Ferrer Santiago emphasized that the measure, approved unanimously in the island Senate, aims to prevent people such as Vázquez Garced, who is to face sentencing after pleading guilty to accepting campaign funds from a foreign donor, from continuing to receive bodyguard services paid for with public funds.


“There is no justification for the people of Puerto Rico to continue paying for bodyguards for a former official convicted of corruption,” he said. “Even less so when we are experiencing a security crisis that affects every corner of the island. Just today, the sixth massacre of the year was reported, while the government insists on assigning agents to protect a person who has already been found guilty in federal court.”


Authorities on Tuesday morning were investigating a multiple homicide involving three victims in front of the Nueva Cosecha Church on Monserrate Avenue in Carolina.


Ferrer Santiago called on the NPP majority to reconsider their position and allow the measure to be discussed in the full House with the transparency and urgency the issue deserves.


“The country’s security must be the priority, not the privileges of those close to the NPP,” he said. “The people are tired of the political misuse of public resources.”


Vázquez Garced wasn’t the only former Puerto Rico governor to come under rhetorical fire from the political opposition on Tuesday.


NPP Sen. Gregorio Matías Rosario supported Gov. Jenniffer González Colón’s recent statements in which she identified former Gov. Alejandro García Padilla as one of the main culprits behind Puerto Rico’s fiscal collapse, stating that the economic crisis the island faced was a direct result of his lack of leadership, improvisation and poor decisions.


“Governor Jenniffer González is absolutely right. Alejandro García Padilla was the governor who led Puerto Rico to bankruptcy,” Matías Rosario said. “His administration was the one that defaulted on the debt, caused the collapse of public credit, and plunged the country into the worst fiscal crisis in its history.”
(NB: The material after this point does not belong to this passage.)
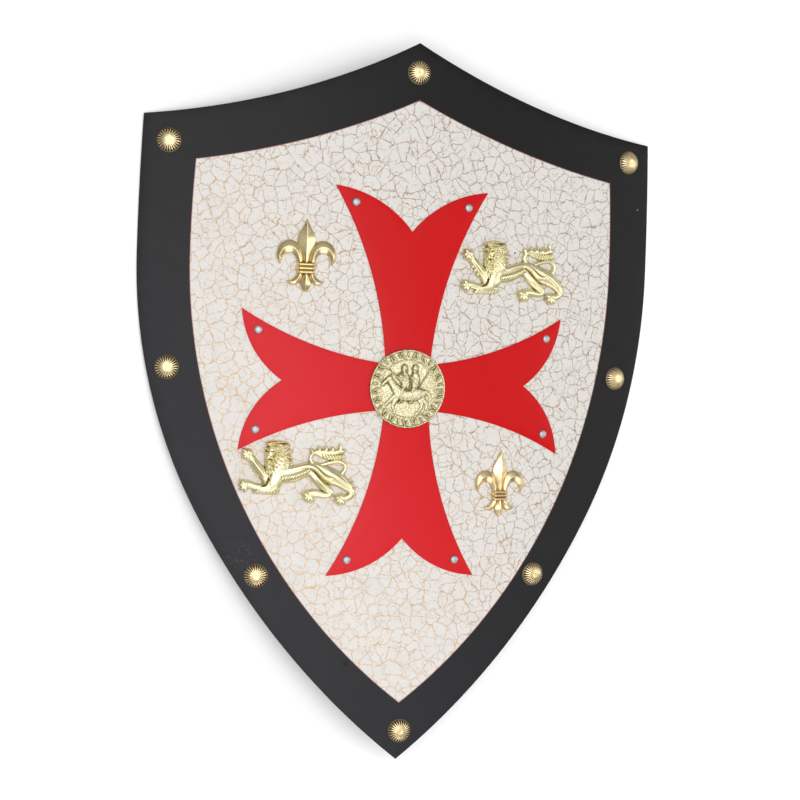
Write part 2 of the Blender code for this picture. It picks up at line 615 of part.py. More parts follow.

“The governor must also emphasize that Alejandro García Padilla signed the disastrous Law 3 of 2013, which eliminated the health insurance plan and cut police pensions by more than half …,” the senator added “They now have to wait until they are 55 years old, whereas before they were 49 years old with 30 years of service, and with a pension of less than 23%. Regular government employees are now forced to work until they are 65 years old, with a pittance of 21 and 22%.”


Matías Rosario went on to contend that under García Padilla’s administration, from 2013 to 2017, more than 95 taxes were approved, debt payments were defaulted upon, the sales and use tax was raised to 11.5%, and bond issues were issued with interest rates of over 10%, opening the door to vulture bonds. This in turn, the senator said, closed Puerto Rico’s access to financial markets and led to the imposition of the Financial Oversight and Management Board.


García Padilla was the island’s most recent PDPgovernor, with NPP candidates for La Fortaleza winning the past three elections.


“It was a four-year period of bad decision after bad decision,” Matías Rosario said. “He brazenly proclaimed that he had ‘fixed the finances,’ but what he did was demonstrate our colonial reality, where unelected individuals have the final say on the daily decisions of our government. Instead of addressing the problems and presenting solutions, García Padilla abandoned his constitutional responsibility and handed Puerto Rico’s future over to a board imposed by Congress. That is the reality that the Popular Party refuses to accept.”